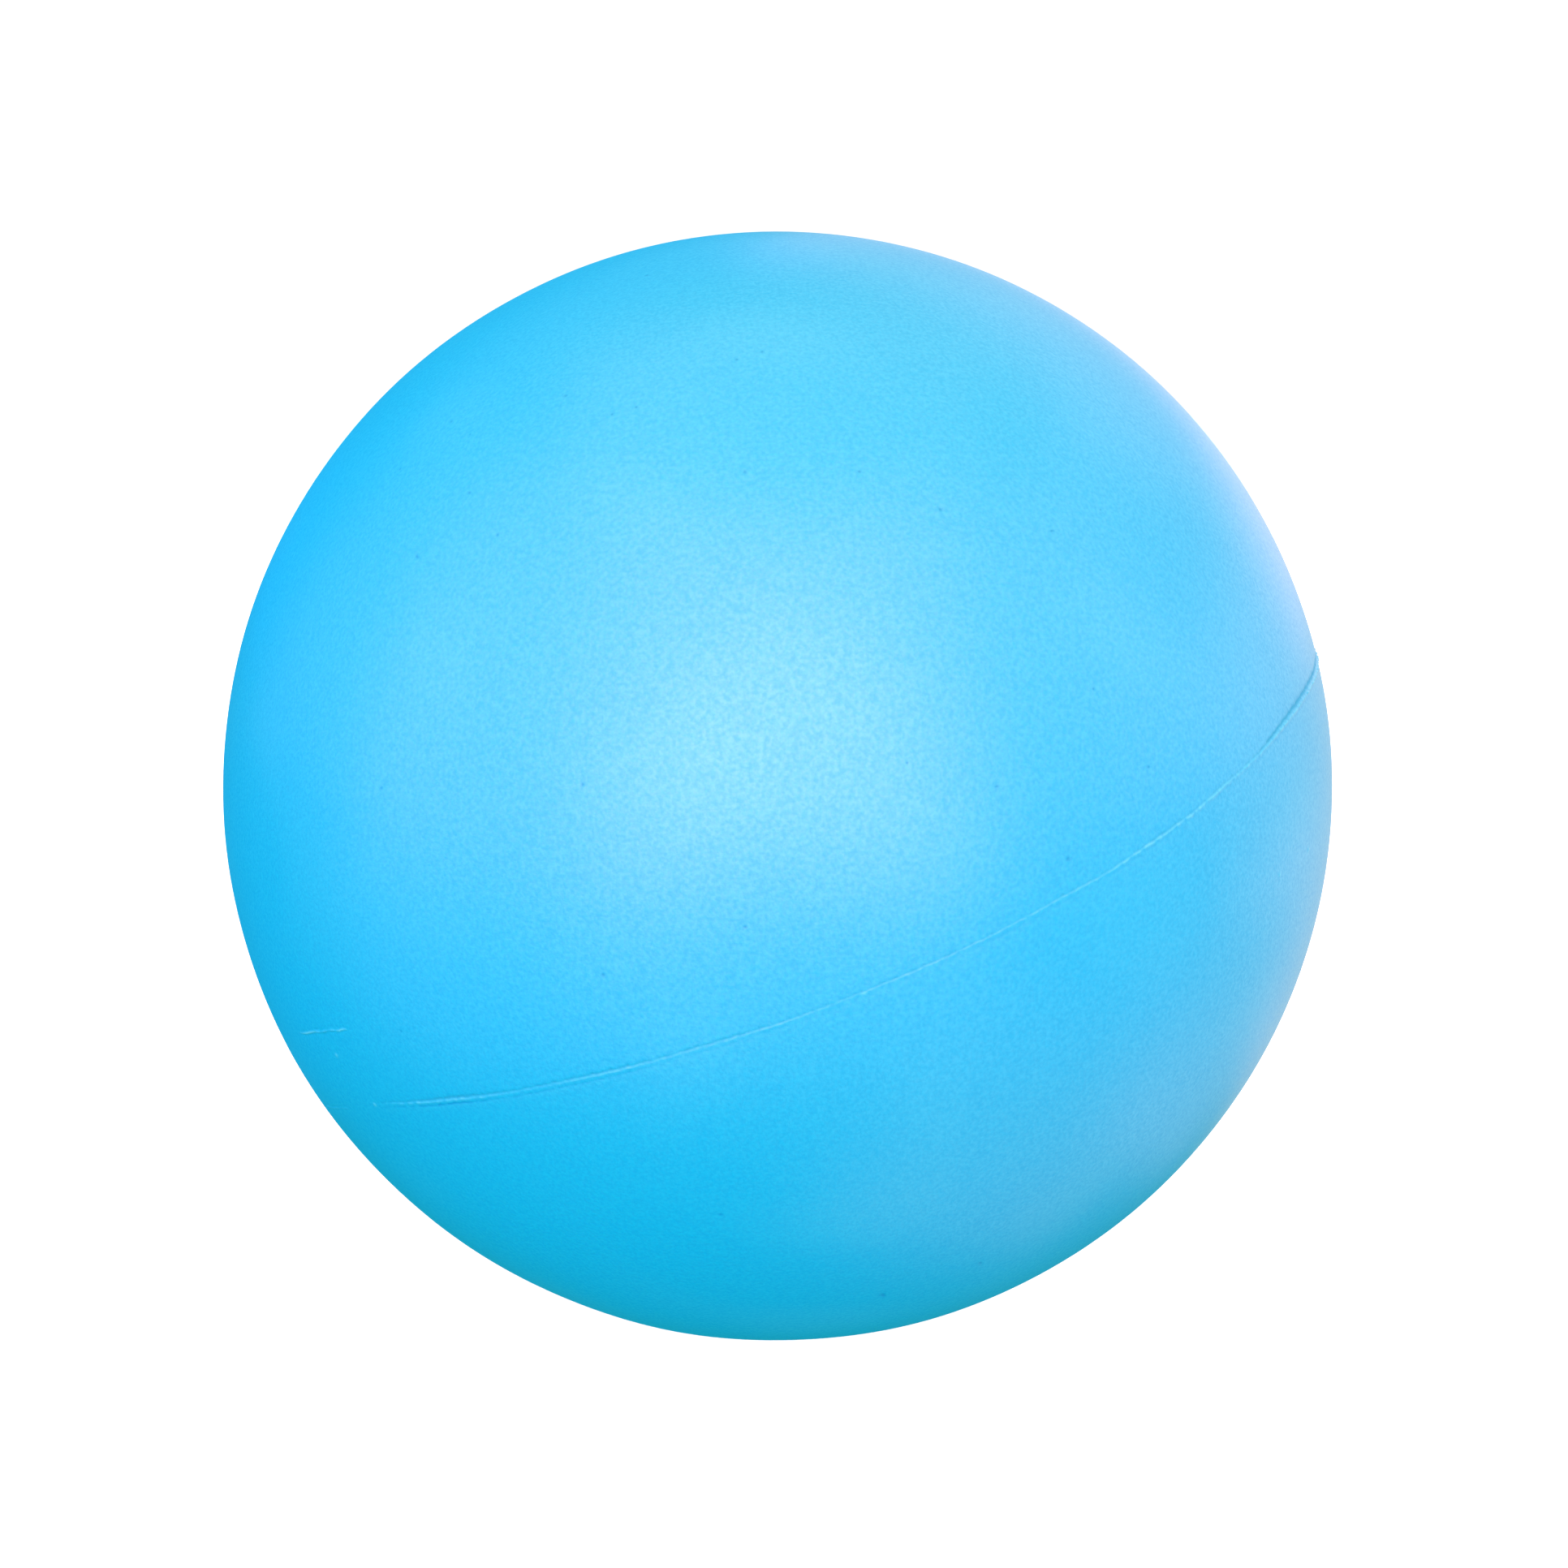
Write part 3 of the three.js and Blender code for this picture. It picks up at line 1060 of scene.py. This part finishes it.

---

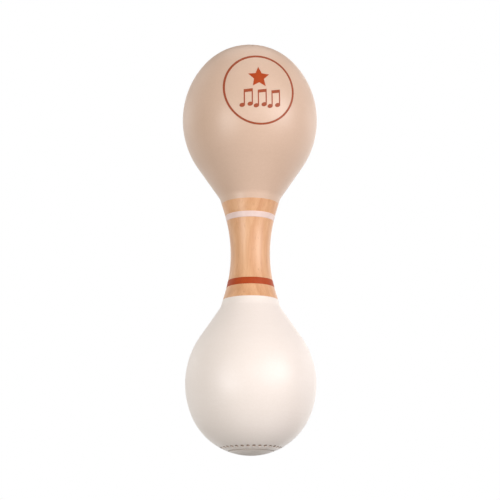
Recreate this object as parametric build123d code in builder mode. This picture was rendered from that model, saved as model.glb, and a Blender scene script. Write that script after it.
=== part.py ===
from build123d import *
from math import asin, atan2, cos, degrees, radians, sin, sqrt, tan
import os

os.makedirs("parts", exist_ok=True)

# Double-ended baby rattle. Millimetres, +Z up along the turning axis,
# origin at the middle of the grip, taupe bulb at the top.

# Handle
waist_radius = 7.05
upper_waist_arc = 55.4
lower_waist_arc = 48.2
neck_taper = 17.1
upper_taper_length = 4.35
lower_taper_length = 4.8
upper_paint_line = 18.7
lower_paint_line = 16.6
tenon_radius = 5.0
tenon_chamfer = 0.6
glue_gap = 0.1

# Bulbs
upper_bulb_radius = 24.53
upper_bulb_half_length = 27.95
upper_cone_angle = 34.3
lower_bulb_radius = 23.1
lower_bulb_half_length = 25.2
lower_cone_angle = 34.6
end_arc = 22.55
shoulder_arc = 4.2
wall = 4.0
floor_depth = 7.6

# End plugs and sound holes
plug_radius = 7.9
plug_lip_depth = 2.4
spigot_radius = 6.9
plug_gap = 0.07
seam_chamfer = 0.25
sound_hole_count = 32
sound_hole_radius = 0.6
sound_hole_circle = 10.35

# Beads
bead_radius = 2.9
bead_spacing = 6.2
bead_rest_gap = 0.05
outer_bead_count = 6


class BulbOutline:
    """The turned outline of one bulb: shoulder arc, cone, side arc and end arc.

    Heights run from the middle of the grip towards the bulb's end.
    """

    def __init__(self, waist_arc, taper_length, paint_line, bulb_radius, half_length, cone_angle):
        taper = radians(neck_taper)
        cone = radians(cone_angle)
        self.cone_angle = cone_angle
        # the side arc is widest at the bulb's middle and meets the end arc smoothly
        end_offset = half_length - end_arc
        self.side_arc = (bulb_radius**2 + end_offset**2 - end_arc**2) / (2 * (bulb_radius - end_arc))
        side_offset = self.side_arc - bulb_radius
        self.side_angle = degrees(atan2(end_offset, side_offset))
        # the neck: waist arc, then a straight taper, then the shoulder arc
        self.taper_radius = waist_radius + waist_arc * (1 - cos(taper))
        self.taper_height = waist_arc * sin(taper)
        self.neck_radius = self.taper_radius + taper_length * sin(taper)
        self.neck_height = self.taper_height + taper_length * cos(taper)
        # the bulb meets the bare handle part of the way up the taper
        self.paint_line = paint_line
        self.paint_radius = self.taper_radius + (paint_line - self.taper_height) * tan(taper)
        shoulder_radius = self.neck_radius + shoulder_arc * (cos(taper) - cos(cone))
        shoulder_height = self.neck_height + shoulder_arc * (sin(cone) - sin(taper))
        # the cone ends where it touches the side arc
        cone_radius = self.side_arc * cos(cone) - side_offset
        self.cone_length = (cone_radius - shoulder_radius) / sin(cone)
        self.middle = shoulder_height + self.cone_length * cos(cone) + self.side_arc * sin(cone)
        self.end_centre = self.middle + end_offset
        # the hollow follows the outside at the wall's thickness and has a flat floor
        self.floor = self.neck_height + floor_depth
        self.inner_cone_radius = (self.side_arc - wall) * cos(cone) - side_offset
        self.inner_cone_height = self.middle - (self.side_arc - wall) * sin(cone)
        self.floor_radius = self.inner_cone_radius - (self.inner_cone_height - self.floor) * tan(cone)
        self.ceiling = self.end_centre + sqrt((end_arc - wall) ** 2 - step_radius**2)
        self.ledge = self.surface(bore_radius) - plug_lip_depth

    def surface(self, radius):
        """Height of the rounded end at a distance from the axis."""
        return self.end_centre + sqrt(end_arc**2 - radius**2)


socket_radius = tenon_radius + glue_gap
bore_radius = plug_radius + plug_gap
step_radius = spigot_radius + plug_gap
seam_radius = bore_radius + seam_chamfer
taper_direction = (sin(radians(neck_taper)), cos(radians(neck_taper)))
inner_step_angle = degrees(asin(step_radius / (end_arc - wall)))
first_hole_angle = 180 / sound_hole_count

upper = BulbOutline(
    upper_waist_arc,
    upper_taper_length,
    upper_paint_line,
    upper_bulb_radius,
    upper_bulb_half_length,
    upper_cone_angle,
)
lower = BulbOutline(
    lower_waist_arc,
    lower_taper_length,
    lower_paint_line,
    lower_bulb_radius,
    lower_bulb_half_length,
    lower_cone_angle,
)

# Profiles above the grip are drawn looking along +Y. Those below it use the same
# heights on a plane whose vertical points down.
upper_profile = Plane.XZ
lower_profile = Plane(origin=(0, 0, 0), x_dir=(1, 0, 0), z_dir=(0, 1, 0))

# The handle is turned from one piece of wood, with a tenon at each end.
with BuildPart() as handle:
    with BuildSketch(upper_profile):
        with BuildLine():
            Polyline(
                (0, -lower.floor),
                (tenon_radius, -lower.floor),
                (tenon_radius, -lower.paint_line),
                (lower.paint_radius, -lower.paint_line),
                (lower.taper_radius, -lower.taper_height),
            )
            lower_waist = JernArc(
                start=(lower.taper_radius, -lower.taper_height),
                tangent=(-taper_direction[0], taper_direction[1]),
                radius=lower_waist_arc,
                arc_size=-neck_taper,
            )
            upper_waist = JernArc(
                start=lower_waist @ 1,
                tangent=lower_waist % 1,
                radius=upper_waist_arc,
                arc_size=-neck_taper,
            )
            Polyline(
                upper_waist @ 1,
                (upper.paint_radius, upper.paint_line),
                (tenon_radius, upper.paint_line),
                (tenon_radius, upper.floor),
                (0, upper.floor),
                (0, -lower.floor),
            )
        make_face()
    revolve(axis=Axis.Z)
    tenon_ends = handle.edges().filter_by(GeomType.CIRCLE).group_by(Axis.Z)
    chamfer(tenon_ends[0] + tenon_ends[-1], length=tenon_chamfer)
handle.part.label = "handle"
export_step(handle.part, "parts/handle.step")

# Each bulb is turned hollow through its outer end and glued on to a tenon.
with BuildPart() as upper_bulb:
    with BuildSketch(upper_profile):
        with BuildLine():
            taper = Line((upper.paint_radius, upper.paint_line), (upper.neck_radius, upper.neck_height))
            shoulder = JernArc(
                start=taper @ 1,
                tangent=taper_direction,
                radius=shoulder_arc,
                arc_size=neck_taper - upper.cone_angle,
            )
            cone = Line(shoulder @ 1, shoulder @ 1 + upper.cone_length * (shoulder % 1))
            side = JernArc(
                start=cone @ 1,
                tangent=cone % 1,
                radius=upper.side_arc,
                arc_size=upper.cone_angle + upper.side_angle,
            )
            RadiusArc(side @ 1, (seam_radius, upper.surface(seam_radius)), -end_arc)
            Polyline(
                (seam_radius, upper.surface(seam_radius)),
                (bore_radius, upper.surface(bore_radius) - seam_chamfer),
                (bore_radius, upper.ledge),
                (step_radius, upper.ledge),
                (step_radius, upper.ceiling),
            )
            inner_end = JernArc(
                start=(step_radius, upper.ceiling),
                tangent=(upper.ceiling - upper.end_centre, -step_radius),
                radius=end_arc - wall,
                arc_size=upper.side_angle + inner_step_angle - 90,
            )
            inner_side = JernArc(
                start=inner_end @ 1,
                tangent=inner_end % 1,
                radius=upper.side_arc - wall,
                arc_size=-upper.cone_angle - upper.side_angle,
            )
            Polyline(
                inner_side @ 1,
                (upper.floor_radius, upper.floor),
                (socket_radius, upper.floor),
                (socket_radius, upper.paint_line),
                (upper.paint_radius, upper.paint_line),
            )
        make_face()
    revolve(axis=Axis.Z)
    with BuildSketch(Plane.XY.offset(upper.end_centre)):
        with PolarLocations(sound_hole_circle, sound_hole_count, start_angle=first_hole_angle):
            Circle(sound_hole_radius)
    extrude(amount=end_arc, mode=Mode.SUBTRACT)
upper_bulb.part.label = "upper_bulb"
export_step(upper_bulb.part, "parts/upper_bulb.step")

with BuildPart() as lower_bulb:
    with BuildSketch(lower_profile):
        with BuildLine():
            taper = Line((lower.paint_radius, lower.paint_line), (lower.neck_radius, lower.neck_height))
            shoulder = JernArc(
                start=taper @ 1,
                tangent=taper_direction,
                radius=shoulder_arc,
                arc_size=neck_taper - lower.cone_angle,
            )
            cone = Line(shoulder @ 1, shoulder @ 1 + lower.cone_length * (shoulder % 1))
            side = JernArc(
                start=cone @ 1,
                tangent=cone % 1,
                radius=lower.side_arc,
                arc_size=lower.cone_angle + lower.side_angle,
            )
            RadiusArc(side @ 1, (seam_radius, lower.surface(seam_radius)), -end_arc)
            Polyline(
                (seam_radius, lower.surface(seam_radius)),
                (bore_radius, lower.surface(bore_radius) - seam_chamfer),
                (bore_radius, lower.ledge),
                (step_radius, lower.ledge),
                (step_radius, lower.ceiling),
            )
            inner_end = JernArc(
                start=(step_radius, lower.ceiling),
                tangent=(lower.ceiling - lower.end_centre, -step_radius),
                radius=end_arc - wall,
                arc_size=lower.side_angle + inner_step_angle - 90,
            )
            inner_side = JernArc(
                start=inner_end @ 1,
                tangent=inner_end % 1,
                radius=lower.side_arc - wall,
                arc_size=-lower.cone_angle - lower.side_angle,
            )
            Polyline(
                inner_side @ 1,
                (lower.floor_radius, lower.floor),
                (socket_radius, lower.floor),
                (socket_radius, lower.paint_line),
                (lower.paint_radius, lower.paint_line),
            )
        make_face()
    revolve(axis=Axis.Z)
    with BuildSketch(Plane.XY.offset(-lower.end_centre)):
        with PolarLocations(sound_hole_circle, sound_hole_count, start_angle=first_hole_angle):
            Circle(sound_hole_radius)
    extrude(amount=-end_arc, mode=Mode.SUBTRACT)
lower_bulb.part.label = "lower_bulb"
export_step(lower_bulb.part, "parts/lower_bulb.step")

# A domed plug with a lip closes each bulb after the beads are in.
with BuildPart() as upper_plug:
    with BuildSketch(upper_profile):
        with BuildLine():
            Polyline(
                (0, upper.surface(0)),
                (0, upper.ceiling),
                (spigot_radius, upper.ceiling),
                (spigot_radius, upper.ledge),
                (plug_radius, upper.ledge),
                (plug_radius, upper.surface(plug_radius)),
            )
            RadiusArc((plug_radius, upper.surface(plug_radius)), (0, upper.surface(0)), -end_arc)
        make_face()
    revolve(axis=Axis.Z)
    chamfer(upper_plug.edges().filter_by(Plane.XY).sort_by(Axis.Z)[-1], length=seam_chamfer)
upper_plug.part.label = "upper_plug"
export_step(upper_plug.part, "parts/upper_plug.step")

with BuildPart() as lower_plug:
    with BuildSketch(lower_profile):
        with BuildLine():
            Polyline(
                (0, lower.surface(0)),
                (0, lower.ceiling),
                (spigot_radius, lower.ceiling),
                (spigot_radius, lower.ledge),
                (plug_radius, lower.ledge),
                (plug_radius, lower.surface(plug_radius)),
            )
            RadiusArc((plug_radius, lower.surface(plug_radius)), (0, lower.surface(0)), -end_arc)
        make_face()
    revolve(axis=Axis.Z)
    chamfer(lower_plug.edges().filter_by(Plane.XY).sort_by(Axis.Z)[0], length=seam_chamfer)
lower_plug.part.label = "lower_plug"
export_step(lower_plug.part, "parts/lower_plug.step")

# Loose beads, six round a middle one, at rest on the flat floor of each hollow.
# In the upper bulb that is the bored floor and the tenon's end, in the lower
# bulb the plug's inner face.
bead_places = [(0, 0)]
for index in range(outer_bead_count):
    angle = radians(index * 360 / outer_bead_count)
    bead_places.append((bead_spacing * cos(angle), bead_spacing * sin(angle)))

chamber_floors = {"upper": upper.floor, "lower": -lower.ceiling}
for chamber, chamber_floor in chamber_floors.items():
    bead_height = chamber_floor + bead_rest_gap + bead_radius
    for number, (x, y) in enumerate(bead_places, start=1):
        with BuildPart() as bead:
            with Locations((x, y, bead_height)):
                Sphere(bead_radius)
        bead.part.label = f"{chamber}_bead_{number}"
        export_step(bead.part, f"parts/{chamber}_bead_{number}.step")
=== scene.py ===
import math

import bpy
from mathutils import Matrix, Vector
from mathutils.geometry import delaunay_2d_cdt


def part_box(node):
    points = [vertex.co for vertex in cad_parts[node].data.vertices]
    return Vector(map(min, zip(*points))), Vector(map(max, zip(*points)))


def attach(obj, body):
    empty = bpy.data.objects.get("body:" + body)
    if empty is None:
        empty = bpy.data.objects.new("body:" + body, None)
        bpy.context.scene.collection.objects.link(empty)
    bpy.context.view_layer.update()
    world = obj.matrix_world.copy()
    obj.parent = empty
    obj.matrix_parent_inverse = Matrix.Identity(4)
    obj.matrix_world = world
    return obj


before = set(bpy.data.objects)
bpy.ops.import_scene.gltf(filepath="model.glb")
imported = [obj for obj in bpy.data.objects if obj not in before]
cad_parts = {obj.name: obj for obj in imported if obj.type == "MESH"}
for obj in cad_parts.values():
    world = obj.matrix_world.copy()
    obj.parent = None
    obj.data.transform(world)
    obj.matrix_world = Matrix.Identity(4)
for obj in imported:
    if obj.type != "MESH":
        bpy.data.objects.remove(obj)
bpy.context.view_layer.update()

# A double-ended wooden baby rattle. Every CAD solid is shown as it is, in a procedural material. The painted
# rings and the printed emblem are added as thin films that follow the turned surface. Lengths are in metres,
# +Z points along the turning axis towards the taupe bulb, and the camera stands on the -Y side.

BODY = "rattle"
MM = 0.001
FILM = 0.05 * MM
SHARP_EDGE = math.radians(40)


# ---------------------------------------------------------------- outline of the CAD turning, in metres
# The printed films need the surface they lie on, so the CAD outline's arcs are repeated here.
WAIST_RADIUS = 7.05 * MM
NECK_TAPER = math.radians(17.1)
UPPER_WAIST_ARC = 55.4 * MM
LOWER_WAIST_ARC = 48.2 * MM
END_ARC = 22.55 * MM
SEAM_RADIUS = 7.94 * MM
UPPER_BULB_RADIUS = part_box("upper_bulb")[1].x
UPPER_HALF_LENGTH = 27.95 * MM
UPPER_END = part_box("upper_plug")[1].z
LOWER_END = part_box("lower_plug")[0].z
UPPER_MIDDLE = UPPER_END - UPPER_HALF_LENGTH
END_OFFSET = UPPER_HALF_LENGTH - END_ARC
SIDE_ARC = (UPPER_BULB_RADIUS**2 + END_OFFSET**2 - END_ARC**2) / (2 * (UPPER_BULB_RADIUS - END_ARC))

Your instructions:
Check each line above for the word "code" and copy the ones that have it.

Written reply:
Write part 3 of the three.js and Blender code for this picture. It picks up at line 1060 of scene.py. This part finishes it.
Recreate this object as parametric build123d code in builder mode. This picture was rendered from that model, saved as model.glb, and a Blender scene script. Write that script after it.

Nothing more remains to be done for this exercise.